:: GIVEN MATERIAL ::
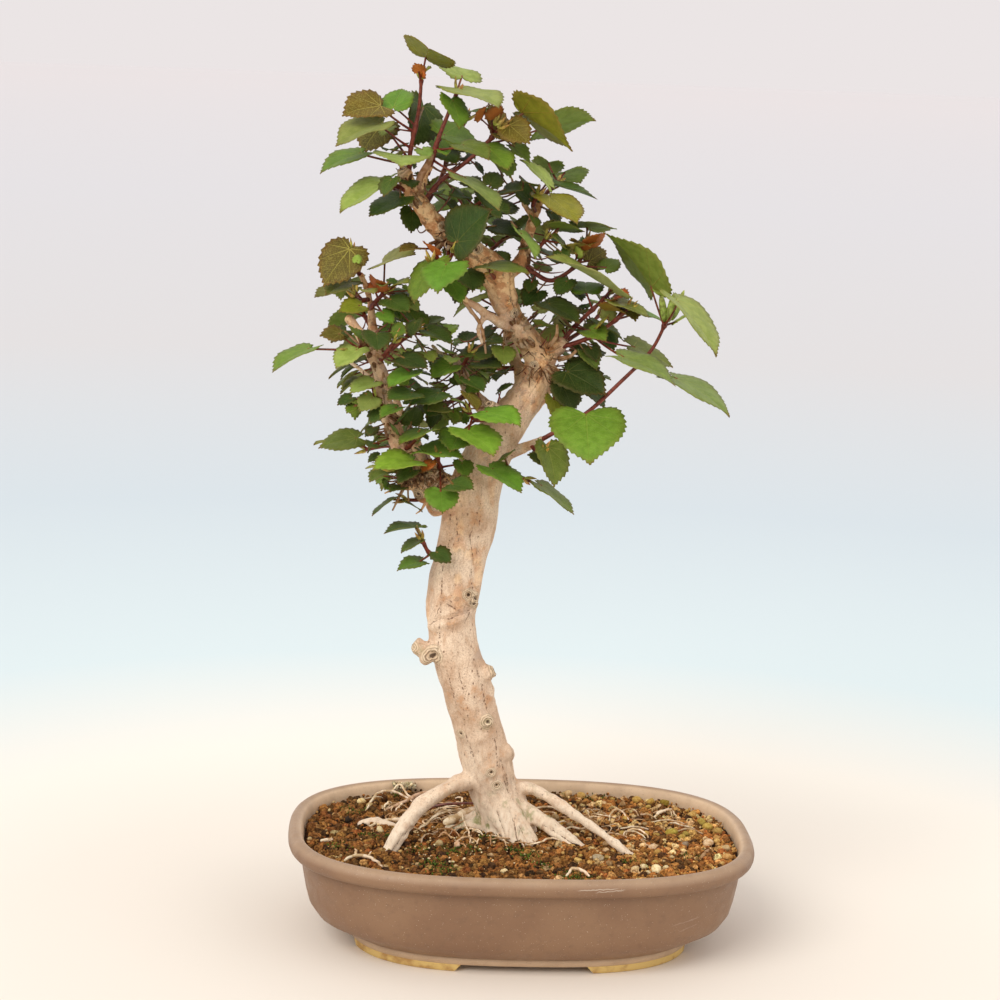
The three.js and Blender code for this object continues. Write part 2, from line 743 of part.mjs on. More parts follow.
    stem: [[-96, 10, 360], [-93, 4, 365], [-88, 0, 371]],
    leaves: [
      [-89, 4, 388, -72, -13, 395, -26],
      [-85, -6, 368, -74, -17, 363, -21],
      [-79, 12, 368, -68, 24, 371, -10],
    ],
  },
  {
    name: "shoot_left_stub",
    stem: [[-97, -10, 342], [-102, -17, 341], [-107, -18, 340]],
    leaves: [
      [-129, -14, 340, -150, -26, 329, -4],
      [-102, -20, 341, -114, -31, 332, 7],
    ],
  },
  {
    name: "shoot_left_front",
    stem: [[-90, -12, 333], [-85, -20, 341], [-82, -24, 346]],
    leaves: [
      [-92, -28, 351, -91, -42, 343, 5],
      [-77, -24, 338, -63, -33, 334, -19],
      [-72, -28, 331, -85, -38, 323, 3],
    ],
  },
  {
    name: "shoot_left_reach",
    stem: [[-92, -9, 333], [-84, -6, 339], [-76, -4, 346], [-70, -6, 351]],
    leaves: [
      [-64, -12, 352, -49, -19, 346, -13],
      [-61, -2, 348, -45, 9, 354, -7],
      [-69, 6, 354, -77, 17, 364, 1],
    ],
  },
  {
    name: "shoot_mid_cut_tuft",
    stem: [[-43, 13, 325], [-43, 6, 329], [-42, 0, 332], [-39, -4, 339]],
    leaves: [
      [-49, -8, 332, -61, -17, 326, 16],
      [-37, -8, 338, -26, 6, 343, -7],
      [-34, -12, 334, -21, -23, 333, -20],
      [-41, 0, 343, -30, 9, 345, -10],
      [-40, -14, 325, -31, -24, 320, -7],
    ],
  },
  {
    name: "shoot_mid_lower",
    stem: [[-36, 13, 313], [-46, 10, 310], [-53, -6, 310], [-55, -14, 314]],
    leaves: [
      [-56, -20, 318, -73, -31, 312, 10],
      [-71, -18, 319, -85, -30, 317, 12],
    ],
  },
  {
    name: "shoot_left_lower",
    stem: [[-84, -10, 305], [-89, -16, 310], [-92, -18, 314]],
    leaves: [
      [-93, -20, 323, -106, -28, 318, 11],
      [-79, -26, 311, -89, -34, 306, 2],
    ],
  },
  {
    name: "shoot_left_base",
    stem: [[-76, -10, 282], [-71, -18, 288], [-68, -22, 292]],
    leaves: [
      [-62, -24, 297, -78, -36, 291, -6],
    ],
  },
];

// Shoots of the sides that the front view hides: root, tip and number of leaves
const HIDDEN_SHOOTS = [
  { name: "back_shoot_1", root: [-16, 54, 348], tip: [-22, 76, 372], count: 4 },
  { name: "back_shoot_2", root: [-12, 36, 332], tip: [12, 56, 340], count: 4 },
  { name: "back_shoot_3", root: [-10, 30, 327], tip: [-34, 50, 322], count: 4 },
  { name: "back_shoot_4", root: [-40, 47, 403], tip: [-44, 70, 420], count: 4 },
  { name: "back_shoot_5", root: [-34, 26, 389], tip: [-14, 48, 404], count: 4 },
  { name: "back_shoot_6", root: [-80, 40, 306], tip: [-92, 62, 326], count: 5 },
  { name: "back_shoot_7", root: [-68, 22, 284], tip: [-96, 34, 276], count: 4 },
  { name: "back_shoot_8", root: [-92, 8, 345], tip: [-104, 36, 366], count: 4 },
  { name: "back_shoot_9", root: [12, 6, 344], tip: [36, 34, 358], count: 4 },
  { name: "back_shoot_10", root: [-4, 14, 418], tip: [10, 38, 434], count: 4 },
  { name: "back_shoot_11", root: [-66, -4, 417], tip: [-84, 26, 428], count: 4 },
];

// Wood as balls along its paths, for keeping leaves clear of it
const BALL_STEP = 3;
const woodBalls = [];
for (const path of [TRUNK, ...Object.values(LIMBS)]) {
  let reach = 0;
  for (let i = 1; i < path.length; i += 1) {
    reach += Math.hypot(...[0, 1, 2].map((k) => path[i][k] - path[i - 1][k]));
  }
  const steps = Math.ceil(reach / BALL_STEP);
  for (let i = 0; i <= steps; i += 1) {
    woodBalls.push(onPath(path, i / steps));
  }
}
woodBalls.push(...KNOBS);

function inWood(p, margin) {
  return woodBalls.some(([x, y, z, r]) => Math.hypot(p.x - x, p.y - y, p.z - z) < r + margin);
}

// Leaves are kept apart by sample points: steps, clearances and the stalk's way into the blade
const SAMPLE_STEP = 2.5;
const BLADE_CLEAR = 3.2;
const STALK_CLEAR = 2.4;
const STEM_CLEAR = 2.8;
const WOOD_CLEAR = 1.4;
const STALK_WOOD_CLEAR = 1;
const STALK_SINK = 1.1;
const STEM_NODES = 24;

function halfWidth(u) {
  const span = u < 0.22 ? 0.4 : 0.78;
  return 0.52 * Math.sqrt(Math.max(0, 1 - ((u - 0.22) / span) ** 2));
}

function bladeSamples(leaf) {
  const samples = [];
  const rows = Math.ceil((1.16 * leaf.length) / SAMPLE_STEP);
  for (let i = 0; i <= rows; i += 1) {
    const u = -0.16 + (1.16 * i) / rows;
    const width = halfWidth(u);
    const columns = Math.max(1, Math.ceil((width * leaf.length) / SAMPLE_STEP));
    for (let j = -columns; j <= columns; j += 1) {
      samples.push(onBlade(leaf, u, (width * j) / columns, 0));
    }
  }
  return samples;
}

// Points of a stem that are out of the wood, with how far along the stem they are
function stemNodes(stem) {
  const reach = stemLength(stem);
  const nodes = [];
  for (let i = 0; i <= STEM_NODES; i += 1) {
    const [x, y, z] = onPath(stem, i / STEM_NODES);
    const point = new THREE.Vector3(x, y, z);
    if (!inWood(point, STALK_WOOD_CLEAR)) {
      nodes.push({ point, far: (reach * i) / STEM_NODES });
    }
  }
  return nodes;
}

// The stalk leaves the stem a little before the point nearest to the joint
function stalkPath(nodes, leaf) {
  const cost = ({ point, far }) => point.distanceTo(leaf.joint) + 0.5 * far;
  const best = nodes.reduce((a, b) => (cost(b) < cost(a) ? b : a));
  const end = onBlade(leaf, STALK_SINK / leaf.length, 0, 0);
  return [best.point, end];
}

function stemLength(stem) {
  let reach = 0;
  for (let i = 1; i < stem.length; i += 1) {
    reach += Math.hypot(...[0, 1, 2].map((k) => stem[i][k] - stem[i - 1][k]));
  }
  return reach;
}

function lineSamples(points) {
  const samples = [];
  for (let i = 1; i < points.length; i += 1) {
    const steps = Math.max(1, Math.ceil(points[i].distanceTo(points[i - 1]) / 2));
    for (let k = 0; k < steps; k += 1) {
      samples.push(points[i - 1].clone().lerp(points[i], k / steps));
    }
  }
  samples.push(points[points.length - 1].clone());
  return samples;
}

// Whether any point of one list is within a distance of any point of the other
function near(first, second, limit) {
  return first.some((p) => second.some((q) => p.distanceTo(q) < limit));
}

const placed = [];
const stems = [];

// Whether a leaf is clear of the wood, of other leaves and of other shoots
function isClear(shoot, leaf, samples, stalk) {
  const inBlade = (p) => inWood(p, WOOD_CLEAR);
  const inStalk = (p) => inWood(p, STALK_WOOD_CLEAR);
  if (samples.some(inBlade) || stalk.some(inStalk)) {
    return false;
  }
  for (const other of placed) {
    const reach = 0.8 * (leaf.length + other.leaf.length) + BLADE_CLEAR;
    const apart = leaf.joint.distanceTo(other.leaf.joint) > reach + 8;
    if (!apart && near(samples, other.samples, BLADE_CLEAR)) {
      return false;
    }
    if (other.shoot !== shoot) {
      if (near(stalk, other.samples, STALK_CLEAR) || near(samples, other.stalk, STALK_CLEAR)) {
        return false;
      }
      if (near(stalk, other.stalk, STALK_CLEAR)) {
        return false;
      }
    }
  }
  for (const stem of stems) {
    if (stem.shoot !== shoot) {
      if (near(samples, stem.samples, STEM_CLEAR) || near(stalk, stem.samples, STALK_CLEAR)) {
        return false;
      }
    }
  }
  return true;
}

// Small moves tried in turn: depth, height, turn about the joint
const MOVES = [[0, 0, 0]];
for (const turn of [0, 12, -12, 24, -24]) {
  for (const lift of [0, 3, -3, 6, -6]) {
    for (const depth of [0, -4, 4, -8, 8, -12, 12]) {
      MOVES.push([depth, lift, turn]);
    }
  }
}

function moved(row, [depth, lift, turn]) {
  const [jx, jy, jz, tx, ty, tz, roll] = row;
  const a = (turn * Math.PI) / 180;
  const dx = (tx - jx) * Math.cos(a) - (ty - jy) * Math.sin(a);
  const dy = (tx - jx) * Math.sin(a) + (ty - jy) * Math.cos(a);
  return [jx, jy + depth, jz + lift, jx + dx, jy + depth + dy, tz + lift, roll];
}

// The first place near the row's own that is clear
function settle(shoot, row) {
  const fold = 0.02 + 0.2 * leafDraw();
  const arch = 0.05 + 0.12 * leafDraw();
  for (const move of MOVES) {
    const leaf = leafFrame(moved(row, move), fold, arch);
    const samples = bladeSamples(leaf);
    const path = stalkPath(shoot.nodes, leaf);
    const stalk = lineSamples(path);
    if (isClear(shoot, leaf, samples, stalk)) {
      placed.push({ shoot, leaf, samples, stalk });
      return { shoot, leaf, path };
    }
  }
  return null;
}

// Leaves of a hidden shoot, to either side of its stem in turn and one at its tip
function hiddenLeaves({ stem, count }) {
  const root = stem[0];
  const tip = stem[stem.length - 1];
  const lean = Math.atan2(tip[1] - root[1], tip[0] - root[0]);
  const rows = [];
  for (let i = 0; i < count; i += 1) {
    const [x, y, z] = onPath(stem, 0.3 + (0.7 * i) / (count - 1));
    const sideways = i === count - 1 ? 0 : (i % 2 === 0 ? 1 : -1) * (0.5 + 1.1 * leafDraw());
    const heading = lean + sideways;
    const stalk = 7 + 8 * leafDraw();
    const length = 15 + 11 * leafDraw();
    const droop = 0.2 + 0.5 * leafDraw();
    const jx = x + 0.8 * stalk * Math.cos(heading);
    const jy = y + 0.8 * stalk * Math.sin(heading);
    const jz = z + 0.6 * stalk;
    const tx = jx + length * Math.cos(droop) * Math.cos(heading);
    const ty = jy + length * Math.cos(droop) * Math.sin(heading);
    const tz = jz - length * Math.sin(droop);
    rows.push([jx, jy, jz, tx, ty, tz, -20 + 40 * leafDraw()]);
  }
  return rows;
}

function bentStem(root, tip) {
  const middle = root.map((value, k) => (value + tip[k]) / 2 + 3 * (leafDraw() - 0.5));
  return [root, middle, tip];
}

const allShoots = SHOOTS.map(({ name, stem, leaves }) => ({ name, stem, leaves }));
for (const { name, root, tip, count } of HIDDEN_SHOOTS) {
  const stem = bentStem(root, tip);
  allShoots.push({ name, stem, leaves: hiddenLeaves({ stem, count }) });
}
for (const shoot of allShoots) {
  const points = shoot.stem.map(([x, y, z]) => new THREE.Vector3(x, y, z));
  shoot.nodes = stemNodes(shoot.stem);
  stems.push({ shoot, samples: lineSamples(points) });
}

// The largest leaves settle first, so that they keep their places
function rowLength([jx, jy, jz, tx, ty, tz]) {
  return Math.hypot(tx - jx, ty - jy, tz - jz);
}
const rows = allShoots.flatMap((shoot) => shoot.leaves.map((row) => ({ shoot, row })));
rows.sort((a, b) => rowLength(b.row) - rowLength(a.row));
const grownLeaves = rows.map(({ shoot, row }) => settle(shoot, row)).filter(Boolean);

function tapered(points, first, last) {
  const count = points.length - 1;
  return points.map((p, i) => {
    const [x, y, z] = p.isVector3 ? p.toArray() : p;
    return [x, y, z, first + ((last - first) * i) / count];
  });
}

function makeShoot(shoot, woodSolid) {
  const path = tapered(shoot.stem, STEM_ROOT, STEM_TIP);
  const solids = [solidOf(limb(path, 4, shoot.stem.length - 1, 0, 0))];
  for (const grown of grownLeaves.filter((g) => g.shoot === shoot)) {
    const stalk = tapered(grown.path, STALK_ROOT, STALK_TIP);
    solids.push(solidOf(limb(stalk, 3, 1, 0, 0)));
    solids.push(solidOf(blade(grown.leaf)));
  }
  return largestBody(fuse(solids).subtract(woodSolid));
}

const group = new THREE.Group();
group.position.x = POT_OFFSET;

function addPiece(name, solid, [colour, roughness]) {
  const material = new THREE.MeshStandardMaterial({ color: colour, roughness, metalness: 0 });
  const mesh = new THREE.Mesh(geometryOf(solid), material);
  mesh.name = name;
  group.add(mesh);
}

const grownWood = wood(GAP);
const screenPlaces = { drain_screen_left: -DRAIN_SPACING, drain_screen_right: DRAIN_SPACING };
const roomForScreens = Object.values(screenPlaces).map((x) => makeScreen(x, GAP));

addPiece("pot", makePot(), COLOURS.clay);
addPiece("soil", makeSoil(grownWood, roomForScreens, makeWire(GAP)), COLOURS.soil);
for (const [name, x] of Object.entries(screenPlaces)) {
  addPiece(name, makeScreen(x, 0), COLOURS.mesh);
}
addPiece("trunk", wood(0), COLOURS.bark);
addPiece("tie_wire", makeWire(0), COLOURS.wire);
for (const shoot of allShoots) {
  addPiece(shoot.name, makeShoot(shoot, grownWood), COLOURS.leaf);
}

export default group;
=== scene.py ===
import math

import bmesh
import bpy
import numpy as np
from mathutils import Matrix, Vector


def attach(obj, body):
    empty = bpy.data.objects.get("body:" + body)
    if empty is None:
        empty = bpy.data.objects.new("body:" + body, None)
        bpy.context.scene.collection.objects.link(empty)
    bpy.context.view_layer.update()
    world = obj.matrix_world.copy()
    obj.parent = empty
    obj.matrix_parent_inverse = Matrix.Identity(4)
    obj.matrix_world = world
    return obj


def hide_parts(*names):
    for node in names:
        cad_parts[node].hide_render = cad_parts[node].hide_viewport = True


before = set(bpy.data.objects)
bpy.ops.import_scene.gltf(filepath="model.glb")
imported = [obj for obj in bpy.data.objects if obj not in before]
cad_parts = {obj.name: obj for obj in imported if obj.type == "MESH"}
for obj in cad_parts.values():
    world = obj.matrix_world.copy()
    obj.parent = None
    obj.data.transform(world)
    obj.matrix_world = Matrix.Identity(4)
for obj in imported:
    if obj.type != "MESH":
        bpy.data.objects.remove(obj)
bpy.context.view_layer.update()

scene = bpy.context.scene

# The canopy reaches further left than the pot, so the pot stands right of the middle
POT_OFFSET = 7.0

# Sizes and the seed shared with the solids
POT_LENGTH, POT_DEPTH, POT_HEIGHT, POT_POWER = 270.0, 206.0, 62.0, 2.78
POT_UNDER, POT_FLOOR = 7.5, 15.0
FOOT_GAP_X, FOOT_GAP_Y = 74.0, 72.0
END_TUCK, TUCK_TOP, TUCK_FOOT = 11.0, 20.0, 9.0
DRAIN_RADIUS, DRAIN_SPACING = 8.0, 56.0
GAP = 0.35
SOIL_DROP, MOUND_RISE, MOUND_SPREAD, FRONT_RISE = 6.4, 5.0, 2200.0, 1.6
WIRE_RADIUS = 0.8
LEAF_SEED = 4711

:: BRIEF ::
Write out, exactly as they stand, the lines from the one containing "imported = [obj" through the one containing "scene = bpy.context.scene", both ends included.

:: FULL SOLUTION ::
imported = [obj for obj in bpy.data.objects if obj not in before]
cad_parts = {obj.name: obj for obj in imported if obj.type == "MESH"}
for obj in cad_parts.values():
    world = obj.matrix_world.copy()
    obj.parent = None
    obj.data.transform(world)
    obj.matrix_world = Matrix.Identity(4)
for obj in imported:
    if obj.type != "MESH":
        bpy.data.objects.remove(obj)
bpy.context.view_layer.update()

scene = bpy.context.scene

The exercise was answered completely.